*** Data block

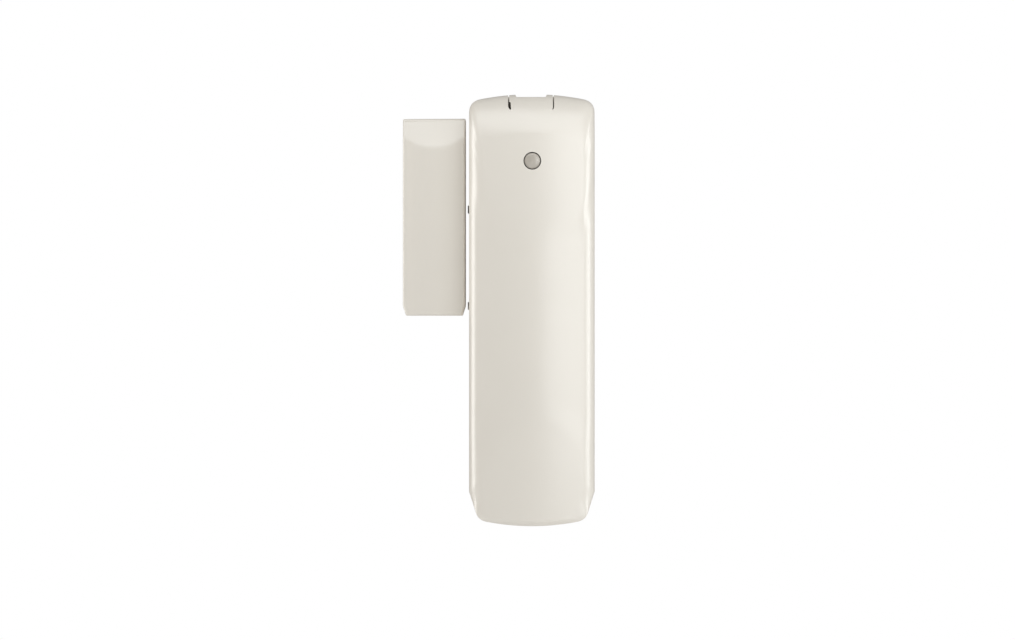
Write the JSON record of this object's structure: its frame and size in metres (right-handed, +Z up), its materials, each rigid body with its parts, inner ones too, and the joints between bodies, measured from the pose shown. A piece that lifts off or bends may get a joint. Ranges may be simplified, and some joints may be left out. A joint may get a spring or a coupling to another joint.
{
  "type": "door contact sensor",
  "caption": "Wireless door contact: tall rounded sensor body with a hinged front cover and status light, and a short magnet unit fixed beside it.",
  "frame": {"origin": "centre of the sensor body's rear mounting face", "axes": "+Z up along the sensor's long side, -Y out of the wall toward the viewer, +Y into the wall, -X from the sensor toward the magnet unit"},
  "size_m": [0.049, 0.026, 0.1099],
  "materials": {
    "ivory_plastic": "satin",
    "light_guide": "gloss",
    "board_laminate": "satin",
    "nickel_plated": "satin",
    "cell_sleeve": "satin",
    "black_plastic": "satin",
    "reed_tube_glass": "gloss",
    "led_resin": "gloss",
    "natural_nylon": "satin",
    "terminal_plastic": "satin",
    "copper_wire": "gloss",
    "magnet_metal": "satin"
  },
  "bodies": {
    "sensor": {"rear_housing": "ivory_plastic", "circuit_board": "board_laminate", "board_screw": "nickel_plated", "battery_cell": "cell_sleeve", "battery_holder": "black_plastic", "contact_spring": "nickel_plated", "contact_plate": "nickel_plated", "reed_glass": "reed_tube_glass", "reed_lead_lower": "nickel_plated", "reed_lead_upper": "nickel_plated", "reed_fixed_blade": "nickel_plated", "microcontroller": "black_plastic", "radio_chip": "black_plastic", "crystal_can": "nickel_plated", "smoothing_capacitor": "black_plastic", "signal_led": "led_resin", "tamper_switch_body": "black_plastic", "learn_switch_body": "nickel_plated", "terminal_block": "terminal_plastic", "terminal_screw_left": "nickel_plated", "terminal_screw_right": "nickel_plated", "antenna_coil": "copper_wire"},
    "cover": {"front_cover": "ivory_plastic", "light_pipe": "light_guide"},
    "latch": {"latch_tongue": "ivory_plastic"},
    "tamper": {"tamper_plunger": "natural_nylon"},
    "learn": {"learn_button": "black_plastic"},
    "reed": {"reed_moving_blade": "nickel_plated"},
    "magnet_unit": {"magnet_base": "ivory_plastic", "bar_magnet": "magnet_metal"},
    "magnet_cap": {"magnet_cover": "ivory_plastic"}
  },
  "joints": [
    {"name": "cover_hinge", "type": "hinge", "parent": "sensor", "child": "cover", "pos_m": [0, -0.00715, -0.0552], "axis": [1, 0, 0], "range_deg": [0, 75]},
    {"name": "latch_flex", "type": "hinge", "parent": "cover", "child": "latch", "pos_m": [-0.0002, -0.023, 0.0509], "axis": [-1, 0, 0], "range_deg": [0, 5], "stiffness_Nm_per_rad": 1},
    {"name": "tamper_release", "type": "slide", "parent": "sensor", "child": "tamper", "axis": [0, -1, 0], "range_m": [0, 0.0012]},
    {"name": "learn_press", "type": "slide", "parent": "sensor", "child": "learn", "axis": [0, 1, 0], "range_m": [0, 0.0003], "stiffness_N_per_m": 3000},
    {"name": "reed_open", "type": "hinge", "parent": "sensor", "child": "reed", "pos_m": [-0.0112, -0.01015, 0.0185], "axis": [-1, 0, 0], "range_deg": [0, 1.5]},
    {"name": "door_opening", "type": "slide", "parent": "sensor", "child": "magnet_unit", "axis": [-1, 0, 0], "range_m": [0, 0.06]},
    {"name": "magnet_cap_lift", "type": "slide", "parent": "magnet_unit", "child": "magnet_cap", "axis": [0, -1, 0], "range_m": [0, 0.03]}
  ],
  "couplings": [
    {"joint": "tamper_release", "follows": "cover_hinge", "m_per_rad": 0.00091},
    {"joint": "reed_open", "follows": "door_opening", "rad_per_m": 0.436}
  ]
}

******

## Short exercise
Extract every line above exactly as it stands.

## Completed task
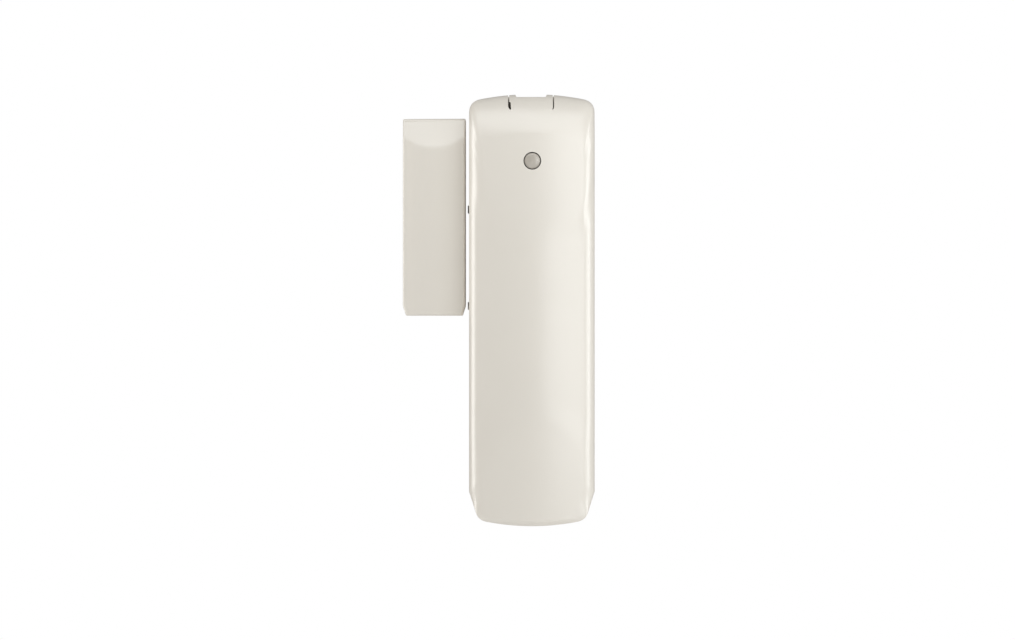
Write the JSON record of this object's structure: its frame and size in metres (right-handed, +Z up), its materials, each rigid body with its parts, inner ones too, and the joints between bodies, measured from the pose shown. A piece that lifts off or bends may get a joint. Ranges may be simplified, and some joints may be left out. A joint may get a spring or a coupling to another joint.
{
  "type": "door contact sensor",
  "caption": "Wireless door contact: tall rounded sensor body with a hinged front cover and status light, and a short magnet unit fixed beside it.",
  "frame": {"origin": "centre of the sensor body's rear mounting face", "axes": "+Z up along the sensor's long side, -Y out of the wall toward the viewer, +Y into the wall, -X from the sensor toward the magnet unit"},
  "size_m": [0.049, 0.026, 0.1099],
  "materials": {
    "ivory_plastic": "satin",
    "light_guide": "gloss",
    "board_laminate": "satin",
    "nickel_plated": "satin",
    "cell_sleeve": "satin",
    "black_plastic": "satin",
    "reed_tube_glass": "gloss",
    "led_resin": "gloss",
    "natural_nylon": "satin",
    "terminal_plastic": "satin",
    "copper_wire": "gloss",
    "magnet_metal": "satin"
  },
  "bodies": {
    "sensor": {"rear_housing": "ivory_plastic", "circuit_board": "board_laminate", "board_screw": "nickel_plated", "battery_cell": "cell_sleeve", "battery_holder": "black_plastic", "contact_spring": "nickel_plated", "contact_plate": "nickel_plated", "reed_glass": "reed_tube_glass", "reed_lead_lower": "nickel_plated", "reed_lead_upper": "nickel_plated", "reed_fixed_blade": "nickel_plated", "microcontroller": "black_plastic", "radio_chip": "black_plastic", "crystal_can": "nickel_plated", "smoothing_capacitor": "black_plastic", "signal_led": "led_resin", "tamper_switch_body": "black_plastic", "learn_switch_body": "nickel_plated", "terminal_block": "terminal_plastic", "terminal_screw_left": "nickel_plated", "terminal_screw_right": "nickel_plated", "antenna_coil": "copper_wire"},
    "cover": {"front_cover": "ivory_plastic", "light_pipe": "light_guide"},
    "latch": {"latch_tongue": "ivory_plastic"},
    "tamper": {"tamper_plunger": "natural_nylon"},
    "learn": {"learn_button": "black_plastic"},
    "reed": {"reed_moving_blade": "nickel_plated"},
    "magnet_unit": {"magnet_base": "ivory_plastic", "bar_magnet": "magnet_metal"},
    "magnet_cap": {"magnet_cover": "ivory_plastic"}
  },
  "joints": [
    {"name": "cover_hinge", "type": "hinge", "parent": "sensor", "child": "cover", "pos_m": [0, -0.00715, -0.0552], "axis": [1, 0, 0], "range_deg": [0, 75]},
    {"name": "latch_flex", "type": "hinge", "parent": "cover", "child": "latch", "pos_m": [-0.0002, -0.023, 0.0509], "axis": [-1, 0, 0], "range_deg": [0, 5], "stiffness_Nm_per_rad": 1},
    {"name": "tamper_release", "type": "slide", "parent": "sensor", "child": "tamper", "axis": [0, -1, 0], "range_m": [0, 0.0012]},
    {"name": "learn_press", "type": "slide", "parent": "sensor", "child": "learn", "axis": [0, 1, 0], "range_m": [0, 0.0003], "stiffness_N_per_m": 3000},
    {"name": "reed_open", "type": "hinge", "parent": "sensor", "child": "reed", "pos_m": [-0.0112, -0.01015, 0.0185], "axis": [-1, 0, 0], "range_deg": [0, 1.5]},
    {"name": "door_opening", "type": "slide", "parent": "sensor", "child": "magnet_unit", "axis": [-1, 0, 0], "range_m": [0, 0.06]},
    {"name": "magnet_cap_lift", "type": "slide", "parent": "magnet_unit", "child": "magnet_cap", "axis": [0, -1, 0], "range_m": [0, 0.03]}
  ],
  "couplings": [
    {"joint": "tamper_release", "follows": "cover_hinge", "m_per_rad": 0.00091},
    {"joint": "reed_open", "follows": "door_opening", "rad_per_m": 0.436}
  ]
}